Step 2: In the given expression find the common term if present.
= √ 4 + 5√ 4, In this number '1' and '5' are common in both the term. So put like term together.
So we can write the expression as:
= (1 + 5) √ 4;
Step 3: Now we can easily add radicals. So after adding we get:
= 6√ 4.
Suppose we have another expression 2 √6 + 4 √8 + √6 + 5 √8, Now we have to add radical values given in the expression.
Here also we have to apply the same above procedure to add radicals.
In this expression two pairs are same. So we can write them as:
= 2 √6 + 4 √8 + √6 + 5 √8;
= 2 √6 + √6 + 4 √8 + 5 √8,
Now find common term in expression.
= (2 + 1) √6 + (4 + 5) √8, now we can easily add the radicals.
On adding we get.
= 3 √6 + 9 √8. This is how we can add unlike radicals.

## Multiplying Unlike Radicals

Radicals are used to get Square root of a number. It is very simple to learn multiplying unlike Radicals. In order to learn multiplication of Unlike Radicals let us understand the radicals first. Radical may be Like Radicals or unlike radicals.
We represent radicals by the sign '√'. This sign is used to denote radical of a number. The number which is over radical sign is index of radical and number which is under radical sign is called radicand. We can get square root of both positive and negative number.
Now let us understand the multiplication of radicals: Multiplication of unlike radicals is same as multiplication of like radicals. If two radicals are different in their radicands then they are called unlike radicals. And when two radicals are different in their index value then also we call them unlike radicals.
In order to multiply unlike radicals, we need to convert unlike radicals in like radical. For this we make radicands of two radical Numbers equal by Factorization.
If radicals have same index values then we multiply radicands only in radical numbers and index remains the same.
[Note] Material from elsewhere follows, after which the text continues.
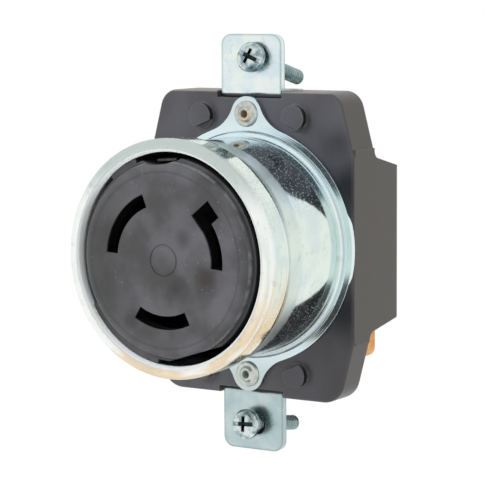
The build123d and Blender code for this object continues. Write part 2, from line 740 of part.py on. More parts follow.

Let us understand with an example; if we want to multiply √4 and √2 then we get the answer by simply multiplying the radicands as √8.
If we have two radicals with different index and different radicand then this is an unlike radical. Now we multiply index with index and radicand with radicand. Just take an example as we want to multiply 3√2 and √2 now we get the multiplied value as 3√4 which is equals to the value 3 * 2 = 6.